Enhanced version of President Obama's State of the Union Address

Washington, D.C. - President Barack Obama delivered his third State of the Union Address before a joint session of Congress Tuesday night. The speech focused on what the President has called his economic blueprint for success. Looking for a united effort to meet the challenges that face the United States, President Obama still made it clear that he would not allow political obstruction to get in the way of American success:

"The state of our Union is getting stronger. And we've come too far to turn back now. As long as I'm President, I will work with anyone in this chamber to build on this momentum. But I intend to fight obstruction with action, and I will oppose any effort to return to the very same policies that brought on this economic crisis in the first place."

After covering a variety of foreign and domestic issues from calls for a fairer tax system to ongoing diplomacy concerns in the Middle East, President Obama ended his speech with an eye towards the future and faith in the ability of the American people to conquer obstacles by working together. To drive the point home, President Obama made an analogy to the historic accomplishment of a U.S. SEAL Team taking down Osama bin Laden:

"Those of us who've been sent here to serve can learn a thing or two from the service of our troops. When you put on that uniform, it doesn't matter if you're black or white; Asian, Latino, Native American; conservative, liberal; rich, poor; gay, straight. Whan you're marching into battle, you look out for the person next to you, or the mission fails. When you're in the thick of the fight, you rise or fall as one unit, serving one nation, leaving no one behind.

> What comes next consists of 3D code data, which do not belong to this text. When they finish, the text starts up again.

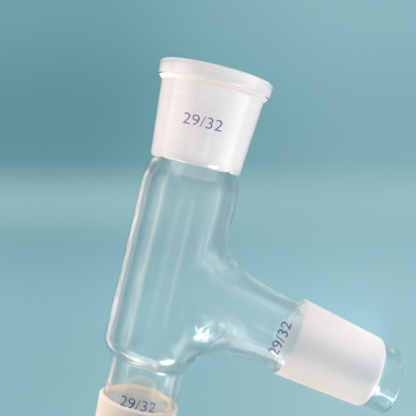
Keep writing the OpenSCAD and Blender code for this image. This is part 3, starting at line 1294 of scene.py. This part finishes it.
@dataclass
class Studio:
    """Bench, soft light and camera."""

    floor_size: float = 6.0
    polished: float = 1.1           # brightness of the room in clear glass,
    gap: float = 0.4                # in the gap between the left side and the ceiling,
    back: float = 2.2               # low at the back
    right: float = 2.2              # and at the right
    matt: Point = (1.05, 0.0)       # for matt surfaces, at the height of the bench and overhead
    gap_start: Point = (-0.8, -0.7)         # the X of the directions in which the gap fades in,
    gap_end: Point = (-0.45, -0.35)         # and out again,
    right_edge: Point = (0.75, 0.95)        # and in which the brighter right starts,
    back_edge: Point = (0.8, 1.0)           # and the Y of those for the back
    matt_tone: str = "#EAF6FF"
    polished_tone: str = "#FFFBF9"
    backdrop: str = "#95BDC4"
    eye: tuple[float, float, float] = (-0.0249, 0.03681, 0.28029)
    tilt: tuple[float, float, float] = (-0.596, 0.627, 13.384)   # degrees
    lens: float = 63.04
    sensor: float = 36.0
    nearest: float = 0.01           # distance at which the camera starts to see, in metres

    def bench(self) -> bpy.types.Object:
        """Builds the covered bench top.

        Returns:
            The floor.
        """
        deselect_all()
        bpy.ops.mesh.primitive_plane_add(size=self.floor_size, location=(0, 0, 0))
        floor = bpy.context.object
        floor.name = "bench_top"
        floor.data.materials.append(BenchPaper().make())
        return floor

    def room(self) -> None:
        """Sets the even light of the room."""
        world = bpy.data.worlds.new("room")
        bpy.context.scene.world = world
        world.use_nodes = True
        tree = world.node_tree
        tree.nodes.clear()
        way = add_node(tree, "TexCoord")
        parts = add_node(tree, "SeparateXYZ", links={0: way.outputs["Generated"]})
        edges = [add_node(tree, "MapRange", {
            "interpolation_type": "SMOOTHSTEP", "From Min": span[0], "From Max": span[1],
            "To Max": change}, {"Value": parts.outputs[axis]}) for axis, span, change in (
                ("X", self.gap_start, self.gap - self.polished),
                ("X", self.gap_end, self.polished - self.gap),
                ("X", self.right_edge, self.right - self.polished),
                ("Y", self.back_edge, self.back - self.polished))]
        polished = add_node(tree, "Math", {"operation": "ADD", 1: self.polished}, {0: edges[0]})
        for edge in edges[1:]:
            polished = add_node(tree, "Math", {"operation": "ADD"}, {0: edge, 1: polished})
        matt = add_node(tree, "MapRange", {
            "To Min": self.matt[0], "To Max": self.matt[1]}, {"Value": parts.outputs["Z"]})
        path = add_node(tree, "LightPath")
        level = add_node(tree, "Mix", {"data_type": "FLOAT"}, {
            0: in_clear_glass(tree, path), 2: matt, 3: polished})
        tone = add_node(tree, "MixRGB", {
            "Color1": linear_colour(self.matt_tone), "Color2": linear_colour(self.polished_tone)},
            {"Fac": in_clear_glass(tree, path)})
        light = add_node(tree, "Background", links={"Color": tone, "Strength": level})
        backdrop = add_node(tree, "Background", {
            "Color": linear_colour(self.backdrop), "Strength": 1.0})
        shown = add_node(tree, "MixShader", links={
            0: path.outputs["Is Camera Ray"], 1: light, 2: backdrop})
        add_node(tree, "OutputWorld", links={"Surface": shown})

    @staticmethod
    def card(name: str, place: Point, size: Point, radiance: float, colour: str) -> Lamp:
        """A small card that lies on the bench, glows upwards and shows only through the glass.

        Args:
            name: its name.
            place: its middle on the bench, in metres.
            size: its width and depth.
            radiance: how strongly it glows.
            colour: its colour.

        Returns:
            The lamp that stands for it.
        """
        return Lamp(name, (*place, MM), (*place, 1.0), size, radiance, colour, Role.GLOWS)

    def lamps(self) -> list[bpy.types.Object]:
        """Builds the lamps.

        Returns:
            The lamps' objects.
        """
        middle, shines = (-0.01, 0.02, 0.02), Role.SHINES
        lamps = [
            Lamp("left_panel", (-0.42, 0.2, 0.075), middle, (0.5, 0.09), 25.0, "#FFE3DE"),
            self.card("arm_card", (0.0, 0.018), (0.03, 0.012), 0.35, "#DDE6EA"),
            self.card("side_card", (-0.0097, 0.033), (0.014, 0.026), 0.15, "#F2EDEB"),
            self.card("neck_card", (-0.016, -0.033), (0.007, 0.014), 0.7, "#FFE8D2"),
            Lamp("right_panel", (0.5, 0.06, 0.075), middle, (0.7, 0.09), 13.0, "#FFDAD2"),
            Lamp("front_panel", (-0.2, -0.45, 0.085), middle, (0.6, 0.1), 9.8, "#FFD2A8"),
            Lamp("back_panel", (0.02, 0.55, 0.09), middle, (0.9, 0.1), 8.5, "#FFDED8"),
            Lamp("front_strip", (-0.245, -0.5, 0.1), middle, (0.31, 0.14), 10.5, "#FFF0E4", shines),
            Lamp("side_strip", (0.02, -0.5, 0.1), middle, (0.22, 0.12), 5.0, "#FFF0E4", shines),
            Lamp("corner_light", (0.3, -0.35, 0.25), middle, (0.28, 0.2), 20.0, role=shines),
            Lamp("tip_card", (0.105, -0.045, 0.012), (0.07, -0.03, 0.012), (0.05, 0.024), 5.5,
                 "#FFF0E4", shines),
            Lamp("right_strip", (0.162, -0.084, 0.6), (-0.035, -0.084, 0.02), (0.15, 0.11), 1.2,
                 role=shines),
            Lamp("left_strip", (-0.178, -0.084, 0.6), (-0.035, -0.084, 0.02), (0.15, 0.08), 0.35,
                 role=shines),
            self.card("bench_card", (-0.0694, 0.005), (0.017, 0.1), 1.8, "#FFC8B9"),
        ]
        return [lamp.build() for lamp in lamps]

    def camera(self) -> bpy.types.Object:
        """Builds the camera, which looks down on the glass.

        Returns:
            The camera's object.
        """
        data = bpy.data.cameras.new("camera")
        data.lens = self.lens
        data.sensor_width = self.sensor
        data.clip_start = self.nearest
        camera = bpy.data.objects.new("camera", data)
        bpy.context.scene.collection.objects.link(camera)
        camera.location = self.eye
        camera.rotation_euler = [math.radians(angle) for angle in self.tilt]
        bpy.context.scene.camera = camera
        return camera

    def build(self) -> None:
        """Builds the studio round the glass."""
        self.bench()
        self.room()
        self.lamps()
        self.camera()
        bpy.context.scene.view_settings.view_transform = "Standard"


def laid_down() -> Matrix:
    """Finds where the standing glass goes when it lies on the bench.

    Returns:
        The matrix from the standing glass to the frame, in metres.
    """
    mounts = {mount["name"]: mount for mount in frame["record"]["mounts"]}
    origin = Vector(mounts["lower_cone"]["pos_m"])
    up = Vector(mounts["socket"]["axis"]).normalized()
    arm = Vector(mounts["arm_cone"]["axis"])
    across = (arm - arm.dot(up) * up).normalized()
    turn = Matrix((across, up.cross(across), up)).transposed().to_4x4()
    return Matrix.Translation(origin) @ turn


def main() -> None:
    """Builds the glass, its marks and the studio."""
    logging.basicConfig(level=logging.INFO, format="%(name)s: %(message)s")
    Studio().build()
    place = laid_down()
    head = GlassHead()
    glass = head.build()
    glass.data.transform(place)
    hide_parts("glass_head")
    pieces = [glass]
    enamel = BakedEnamel().make()
    # a darker copy of the same enamel for the lower and arm marks: painted shade, where the ink looks
    # darker
    shaded_enamel = BakedEnamel("baked_dense_enamel", "#2C2670", "#443D8E").make()
    socket, arm = head.socket, head.arm
    slope = (socket.high_radius - socket.low_radius) / (socket.top - socket.rim_height - socket.low_height)
    marks = [
        (SizeMark("size_mark_socket", radius=17.4, slope=slope, height=100.3, azimuth=-94.0,
                  placing=place), enamel),
        (SizeMark("size_mark_lower", radius=13.6, slope=0.0, height=0.9, azimuth=-91.4,
                  placing=place, width=12.7), shaded_enamel),
        (SizeMark("size_mark_arm", radius=arm.radius, slope=0.0, height=-45.0, azimuth=-90.9,
                  placing=place @ arm.placing(), width=12.6), shaded_enamel),
    ]
    for mark, finish in marks:
        piece = mark.build(finish)
        pieces.append(piece)
    for piece in pieces:
        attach(piece, "root")
        log.info("%s: %d faces", piece.name, len(piece.data.polygons))


if __name__ == "__main__":
    main()
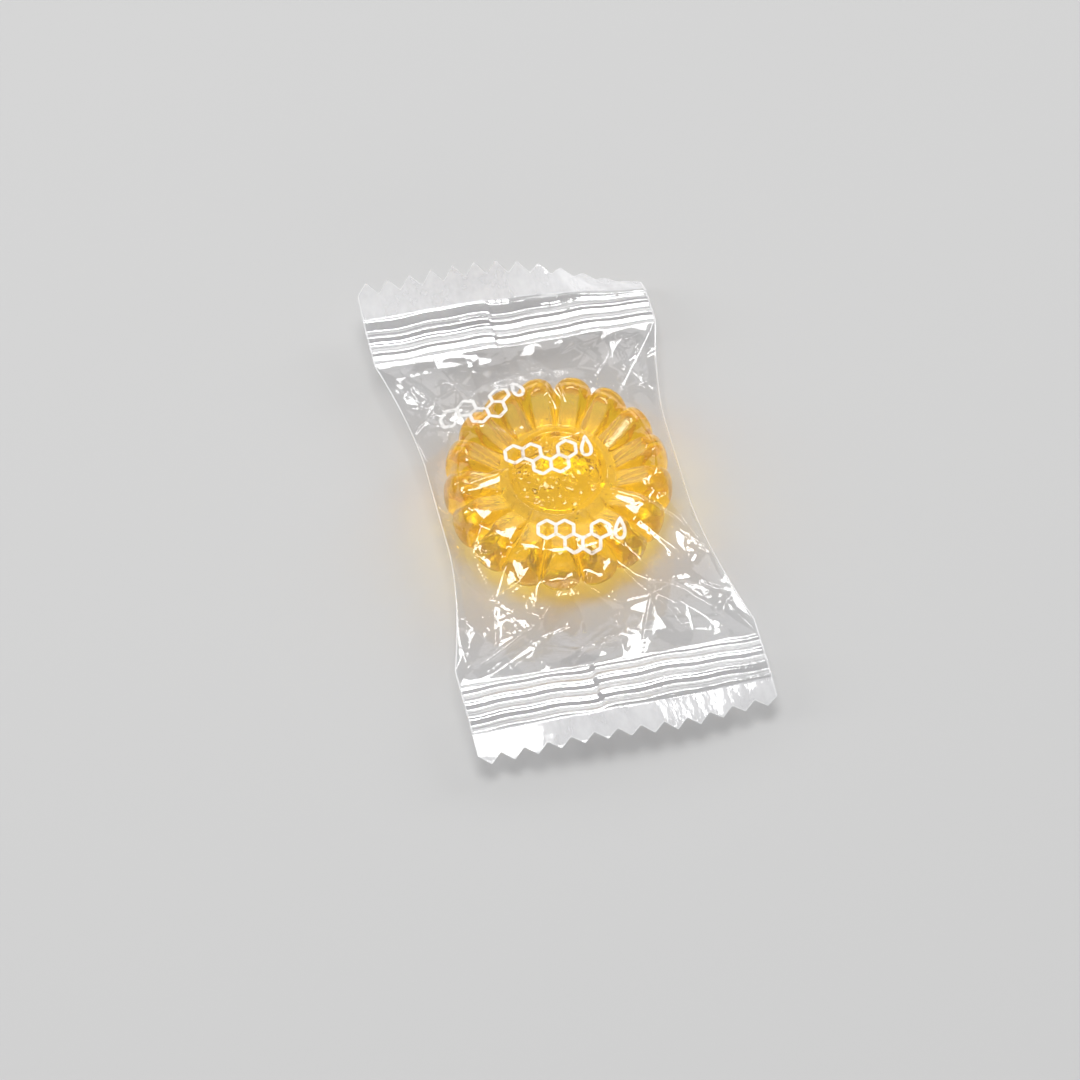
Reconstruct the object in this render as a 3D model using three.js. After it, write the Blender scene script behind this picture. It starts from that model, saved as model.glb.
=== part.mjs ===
// A flower-shaped honey candy sealed in a clear film packet that lies on its back.
// Millimetres, +Z up. The packet runs along Y, and the candy sits a little nearer its +Y end.
// The solid is the filled packet's outer form: the film tight over the candy, drawn in at the
// waist, and pressed flat at both ends into ribbed seals with a zigzag cut.
import * as THREE from 'three';
import { mergeVertices } from 'three/addons/utils/BufferGeometryUtils.js';

// Candy
const CANDY_DIAMETER = 24.4;
const CANDY_THICKNESS = 7.6;
const PETALS = 17;
const PETAL_TURN = THREE.MathUtils.degToRad(2);
const GROOVE_DEPTH = 0.35;
const GROOVE_START = 7.5;
const SHOULDER = 2.4;
const FILM_SLACK = 0.15;
const CONTACT_INSET = 1.6;

// Packet
const PACKET_LENGTH = 57.6;
const SEAL_LENGTH = 9;
const SEAL_WIDTH = 32;
const WAIST_WIDTH = 26.4;
const WAIST_HALF_LENGTH = 5;
const WAIST_CURVE = 1.6;
const CANDY_OFFSET = 1.9;
const SEAM_HEIGHT = 3.9;
const FILM_SAG = 0.45;
const FOLD_DEPTH = 0.35;
const FOLD_TURN = 2.4;

// End seals
const SEAL_THICKNESS = 0.6;
const SEAL_SKEW = Math.tan(THREE.MathUtils.degToRad(-3.5));
const RIB_PITCH = 1.8;
const RIB_COUNT = 3;
const RIB_HEIGHT = 0.36;
const RIB_PROFILE = [[0.2, 1], [0.45, 1], [0.7, -1], [0.95, -1]];
const TOOTH_COUNT = 13;
const TOOTH_DEPTH = 1.1;
const TOOTH_MARGIN = 0.4;
const SEAL_WAVE = 0.35;
const SEAL_WAVE_TURNS = 0.85;
const SEAL_WAVE_SHIFT = 0.2;

// Hanging and curling of the end seals. Each span is where across the seal it begins and ends,
// from -1 to 1.
const CURL_START = 22;
const TOP_LIFT = 3.2;
const TOP_CORNER_DROOP = 6.2;
const TOP_DROOP_SPAN = [-0.1, 1];
const TOP_CORNER_PULL = 2.3;
const FOOT_SIDE_DROOP = 0.7;
const FOOT_CORNER_DROOP = 0.9;
const FOOT_DROOP_SPAN = [0.3, 1.05];
const FOOT_CORNER_PULL = 1.3;
const PULL_SPAN = [0.25, 1.05];

// Mesh: half a tooth to a column, and six segments to a petal all the way round
const COLUMNS = 2 * TOOTH_COUNT;
const SEGMENTS = 6 * PETALS;
const SIDE_STEPS = (SEGMENTS - 2 * COLUMNS) / 2;

const BODY_HALF = PACKET_LENGTH / 2 - SEAL_LENGTH;
const CANDY_RADIUS = CANDY_DIAMETER / 2;
const CONTACT_RADIUS = CANDY_RADIUS - CONTACT_INSET;
const { clamp, lerp, smoothstep } = THREE.MathUtils;

// Half of the packet's width at a place along it: narrow beside the candy, full at the seals
function halfWidth(y) {
  const away = Math.abs(y - CANDY_OFFSET) - WAIST_HALF_LENGTH;
  const reach = BODY_HALF - WAIST_HALF_LENGTH;
  const spread = clamp(away / reach, 0, 1) ** WAIST_CURVE;
  return lerp(WAIST_WIDTH, SEAL_WIDTH, spread) / 2;
}

// Height at which the two faces of the film meet: level beside the candy. The +Y seal curls up,
// but for its +X corner, which hangs. The -Y seal's corners hang a little, and both seals are wavy.
function seamHeight(x, y) {
  const out = clamp((Math.abs(y) - CURL_START) / (PACKET_LENGTH / 2 - CURL_START), 0, 1);
  const across = x / (SEAL_WIDTH / 2);
  const top = TOP_LIFT - TOP_CORNER_DROOP * smoothstep(across, ...TOP_DROOP_SPAN);
  const foot = -FOOT_SIDE_DROOP * across ** 2 - FOOT_CORNER_DROOP * smoothstep(across, ...FOOT_DROOP_SPAN);
  const wave = SEAL_WAVE * Math.cos(2 * Math.PI * (SEAL_WAVE_TURNS * across + SEAL_WAVE_SHIFT));
  return SEAM_HEIGHT + out ** 2 * (wave + (y > 0 ? top : foot));
}

// How far a hanging corner of a seal draws in towards the candy
function cornerPull(x, y) {
  const out = clamp((Math.abs(y) - BODY_HALF) / SEAL_LENGTH, 0, 1);
  const pull = y > 0 ? TOP_CORNER_PULL : FOOT_CORNER_PULL;
  return pull * out ** 2 * smoothstep(x / (SEAL_WIDTH / 2), ...PULL_SPAN);
}

// Where an angle from +Y lies across its petal: 0 on the crown, -1 and 1 in the grooves
function petalAcross(angle) {
  const turn = ((angle - PETAL_TURN) * PETALS) / (2 * Math.PI);
  return 2 * (turn - Math.round(turn));
}

// Rounded edge of the candy: the share of its height left at a radius
function shoulderShare(radius) {
  const across = clamp((radius - CANDY_RADIUS + SHOULDER) / SHOULDER, 0, 1);
  return Math.sqrt(1 - across * across);
}

// Film stretched flat over the candy's front, sinking a little between the petals' rounded tips
function frontOnCandy(radius, angle) {
  const top = 2 * FILM_SLACK + CANDY_THICKNESS;
  const groove = GROOVE_DEPTH * smoothstep(radius, GROOVE_START, CANDY_RADIUS) * petalAcross(angle) ** 2;
  return lerp(SEAM_HEIGHT, top, shoulderShare(radius)) - groove;
}

// Film under the candy's back: flat, then starting up round its edge
function backOnCandy(radius) {
  return SEAM_HEIGHT * (1 - shoulderShare(radius));
}

// Where the film runs from the candy to the packet's rim, on the ray of each segment. Segment 0
// points along +Y, and they go round by way of +X.
function rimPoint(segment) {
  const half = COLUMNS / 2;
  const turn = (segment + half) % SEGMENTS;
  const secondSeal = COLUMNS + SIDE_STEPS;
  let u;
  let y;
  if (turn <= COLUMNS) {
    u = turn / half - 1;
    y = BODY_HALF;
  } else if (turn < secondSeal) {
    u = 1;
    y = lerp(BODY_HALF, -BODY_HALF, (turn - COLUMNS) / SIDE_STEPS);
  } else if (turn <= secondSeal + COLUMNS) {
    u = 1 - (turn - secondSeal) / half;
    y = -BODY_HALF;
  } else {
    u = -1;
    y = lerp(-BODY_HALF, BODY_HALF, (turn - secondSeal - COLUMNS) / SIDE_STEPS);
  }
  return filmPoint(u * halfWidth(y), y);
}

// A point of the flattened film at a place on the packet. side is 1 on the front face, -1 on the
// back one and 0 on the rim, where both faces meet.
function filmPoint(x, y, side = 0, lift = 0) {
  const z = seamHeight(x, y) + (side * SEAL_THICKNESS) / 2 + lift;
  const skew = SEAL_SKEW * x * smoothstep(Math.abs(y), 0, BODY_HALF);
  return new THREE.Vector3(x, y + skew - Math.sign(y) * cornerPull(x, y), z);
}

// Radii of the rings on the candy, closer where the form turns
function candyRings(side) {
  const flatEdge = CANDY_RADIUS - SHOULDER;
  const onTop = [GROOVE_START / 2, GROOVE_START, (GROOVE_START + flatEdge) / 2];
  const onBack = [GROOVE_START];
  return [...(side > 0 ? onTop : onBack), flatEdge, (flatEdge + CONTACT_RADIUS) / 2, CONTACT_RADIUS];
}

// Rings between the candy's edge and the rim, as shares of the way
const FILM_RINGS = [0.12, 0.3, 0.5, 0.7, 0.88, 1];

// One face of the packet's body, as rings of points from the candy's middle out to the rim
function bodyRings(side) {
  const rings = [];
  for (const radius of candyRings(side)) {
    const ring = [];
    for (let i = 0; i < SEGMENTS; i += 1) {
      const angle = (i / SEGMENTS) * 2 * Math.PI + PETAL_TURN;
      const z = side > 0 ? frontOnCandy(radius, angle) : backOnCandy(radius);
      ring.push(new THREE.Vector3(radius * Math.sin(angle), CANDY_OFFSET + radius * Math.cos(angle), z));
    }
    rings.push(ring);
  }
  const contact = rings[rings.length - 1];
  for (const share of FILM_RINGS) {
    rings.push(contact.map((from, i) => spannedPoint(from, i, share, side)));
  }
  return rings;
}

// A point of the free film, some share of the way from the candy to the rim: nearly straight,
// sagging towards the seam and gathered in shallow folds that run out to the rim
function spannedPoint(from, segment, share, side) {
  const to = rimPoint(segment);
  if (onSeal(segment)) {
    to.z += (side * SEAL_THICKNESS) / 2;
  }
  const span = Math.hypot(to.x - from.x, to.y - from.y) / BODY_HALF;
  const bow = 4 * share * (1 - share);
  const fold = FOLD_DEPTH * Math.sin(FOLD_TURN * segment) * bow * span;
  const point = from.clone().lerp(to, share);
  point.z += side * (fold - FILM_SAG * bow * span);
  return point;
}

// Whether a segment's ray ends inside an end seal's line, and not on the packet's side edge
function onSeal(segment) {
  const half = COLUMNS / 2;
  const fromTop = Math.min(segment, SEGMENTS - segment);
  const fromBottom = Math.abs(segment - SEGMENTS / 2);
  return fromTop < half || fromBottom < half;
}

// Rows of an end seal, from its inner line out to the teeth: how far out each lies, and its rib's lift
function sealRows() {
  const rows = [{ out: 0, lift: 0 }];
  for (let rib = 0; rib < RIB_COUNT; rib += 1) {
    for (const [share, sign] of RIB_PROFILE) {
      rows.push({ out: (rib + share) * RIB_PITCH, lift: (sign * RIB_HEIGHT) / 2 });
    }
  }
  rows.push({ out: (RIB_COUNT * RIB_PITCH + SEAL_LENGTH - TOOTH_DEPTH) / 2, lift: 0 });
  rows.push({ out: SEAL_LENGTH - TOOTH_DEPTH - TOOTH_MARGIN, lift: 0 });
  rows.push({ out: SEAL_LENGTH, lift: 0 });
  return rows;
}

// One face of an end seal, as rows of points. end is 1 for the +Y seal and -1 for the -Y one.
function sealGrid(end, side) {
  const rows = sealRows();
  return rows.map(({ out, lift }, row) => {
    const line = [];
    for (let column = 0; column <= COLUMNS; column += 1) {
      const teeth = row === rows.length - 1;
      const valley = teeth && column % 2 === 0 ? TOOTH_DEPTH : 0;
      const onRim = teeth || column === 0 || column === COLUMNS;
      const x = ((2 * column) / COLUMNS - 1) * halfWidth(end * BODY_HALF);
      line.push(filmPoint(x, end * (BODY_HALF + out - valley), onRim ? 0 : side, lift));
    }
    return line;
  });
}

// Collects triangles that face up on the front face and down on the back one
class Skin {
  constructor() {
    this.corners = [];
  }

  triangle(a, b, c) {
    this.corners.push(a, b, c);
  }

  // A four-sided patch, cut along the line from a to c
  patch(a, b, c, d, side) {
    if (side > 0) {
      this.triangle(a, b, c);
      this.triangle(a, c, d);
    } else {
      this.triangle(a, c, b);
      this.triangle(a, d, c);
    }
  }

  geometry() {
    const soup = new THREE.BufferGeometry().setFromPoints(this.corners);
    return mergeVertices(soup, 1e-4);
  }
}

function addBody(skin, side) {
  const rings = bodyRings(side);
  const middle = new THREE.Vector3(0, CANDY_OFFSET, side > 0 ? frontOnCandy(0, 0) : backOnCandy(0));
  for (let i = 0; i < SEGMENTS; i += 1) {
    const next = (i + 1) % SEGMENTS;
    const [first, second] = side > 0 ? [next, i] : [i, next];
    skin.triangle(middle, rings[0][first], rings[0][second]);
    for (let k = 1; k < rings.length; k += 1) {
      skin.patch(rings[k - 1][i], rings[k - 1][next], rings[k][next], rings[k][i], side);
    }
  }
}

function addSeal(skin, end, side) {
  const grid = sealGrid(end, side);
  for (let row = 1; row < grid.length; row += 1) {
    for (let column = 0; column < COLUMNS; column += 1) {
      const left = column < COLUMNS / 2;
      const near = grid[row - 1];
      const far = grid[row];
      const corners = left
        ? [far[column], near[column], near[column + 1], far[column + 1]]
        : [near[column], near[column + 1], far[column + 1], far[column]];
      skin.patch(...corners, end * side);
    }
  }
}

function buildWrapper() {
  const skin = new Skin();
  for (const side of [1, -1]) {
    addBody(skin, side);
    addSeal(skin, 1, side);
    addSeal(skin, -1, side);
  }
  const geometry = skin.geometry();
  geometry.computeBoundingBox();
  const { min, max } = geometry.boundingBox;
  geometry.translate(-(min.x + max.x) / 2, -(min.y + max.y) / 2, -min.z);
  return geometry;
}

const clearFilm = new THREE.MeshStandardMaterial({ color: 0xede9df, roughness: 0.12, metalness: 0 });

const wrapper = new THREE.Mesh(buildWrapper(), clearFilm);
wrapper.name = 'sealed_wrapper';

const candyPacket = new THREE.Group();
candyPacket.add(wrapper);

export default candyPacket;
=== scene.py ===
"""Looks of a honey candy sealed in a clear film packet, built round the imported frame.

The frame's one solid is the outer form of the filled packet. Here it is replaced by what it
stands for: a front and a back sheet of clear film, creased and pressed into ribs at both ends,
and the flower-shaped candy of clear boiled sugar that lies between them. Forms are worked out in
millimetres and made in metres. Angles about the candy's middle run from +Y towards +X, and a
share of its face runs from 0 in the middle to 1 on the outline.
"""

from __future__ import annotations

import logging
import math
from dataclasses import dataclass
from enum import Enum
from typing import Any

import bpy
import numpy as np
from bpy.types import Material, Node, NodeSocket, Object
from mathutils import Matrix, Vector, geometry
from mathutils.bvhtree import BVHTree

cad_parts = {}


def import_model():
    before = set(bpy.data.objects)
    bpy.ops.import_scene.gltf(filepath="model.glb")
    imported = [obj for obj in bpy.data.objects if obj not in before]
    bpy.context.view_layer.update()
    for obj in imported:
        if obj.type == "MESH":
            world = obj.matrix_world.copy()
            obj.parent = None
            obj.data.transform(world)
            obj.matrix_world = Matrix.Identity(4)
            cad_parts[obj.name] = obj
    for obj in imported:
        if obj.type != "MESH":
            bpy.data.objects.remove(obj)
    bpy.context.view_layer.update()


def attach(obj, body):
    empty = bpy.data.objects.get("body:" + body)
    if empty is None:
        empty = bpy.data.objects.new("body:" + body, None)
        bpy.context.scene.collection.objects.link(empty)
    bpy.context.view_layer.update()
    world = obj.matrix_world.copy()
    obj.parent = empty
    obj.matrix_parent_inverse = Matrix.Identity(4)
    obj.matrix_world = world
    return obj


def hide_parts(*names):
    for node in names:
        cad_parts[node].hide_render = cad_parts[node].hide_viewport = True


Array = np.ndarray
Pair = tuple[float, float]
Triple = tuple[float, float, float]
Colour = tuple[float, float, float, float]
Named = dict[str, Any]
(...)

One of my proudest possessions is the flag that the SEAL Team took with them on the mission to get bin Laden. On it are each of their names. Some may be Democrats. Some may be Republicans. But that doesn't matter. Just like it didn't matter that day in the Situation Room, when I sat next to Bob Gates -- a man who was George Bush's defense secretary -- and Hillary Clinton -- a woman who ran against me for president. All that mattered that day was the mission. No one thought about politics. No one thought about themselves."